There has been an outcry over the new Total Allowable Catch (TAC) of bladder kelp (Macrocystis pyrifera), now set at 1238 tonnes for the East Coast of the South Island by the Minister of Fisheries and Aquaculture, Phil Heatley. It’s a conservative figure, according to the Ministry of Fisheries, yet it comes as a surprise to those involved in the consultation process, who reviewed options of 40, 70 or 375.8 tonnes. Moreover, most submissions from groups such as conservationists, fishing industry leaders, tangata whenua and marine scientists either did not support any of these options or preferred the lower limits.
Kelp can be a lucrative product. It is used in food technology and cosmetics for its thickening and texturing properties, and also in fertilisers because it is rich in nitrogen and potassium.
But the wider ecological effects of kelp-harvesting in New Zealand are relatively unknown.
“This species is different from any other managed under the Quota Management System in that it is a habitat for a multitude of other species—seaweeds and animals,” says Otago University marine scientist Rebecca McLeod.
The kelp forests are also habitat for economically important fish and shellfish and food sources for a wide range of invertebrates and fish. Kelp is one of the keystone species of the marine ecosystem. Kelp forests also buffer wave flow, offering protection against coastal erosion and shelter for subtidal communities. But because of the growing interest in kelp-harvesting, including it in the Quota Management System is an important step because it regulates the industry, even if the TAC were to be set at zero.

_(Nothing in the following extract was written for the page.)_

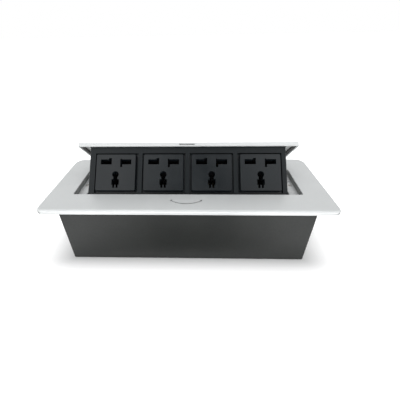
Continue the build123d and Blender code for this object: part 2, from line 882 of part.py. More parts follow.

Although kelp is sustainably harvested in places such as California, the environment for kelp growth in New Zealand is markedly different, as are the scale and size of the beds, and the effects of harvesting on the wider ecosystem have yet to be established.
The guidelines dictate a maximum cutting depth of 1.2 m. According to
the ministry, this will take around 50 per cent of the kelp mass, allowing it to easily regenerate. However, this doesn’t take into account differing amounts of biomass present in the canopies around the country, and tide level at time of harvest.
Victoria University post-doctoral researcher Shane Geange is undertaking a three-year project that will evaluate the effects of commercial harvesting on subtidal communities supported by bladder kelp, concentrating on Wellington, Otago and further south. This will hopefully provide some much-needed answers, even as the harvesting goes ahead.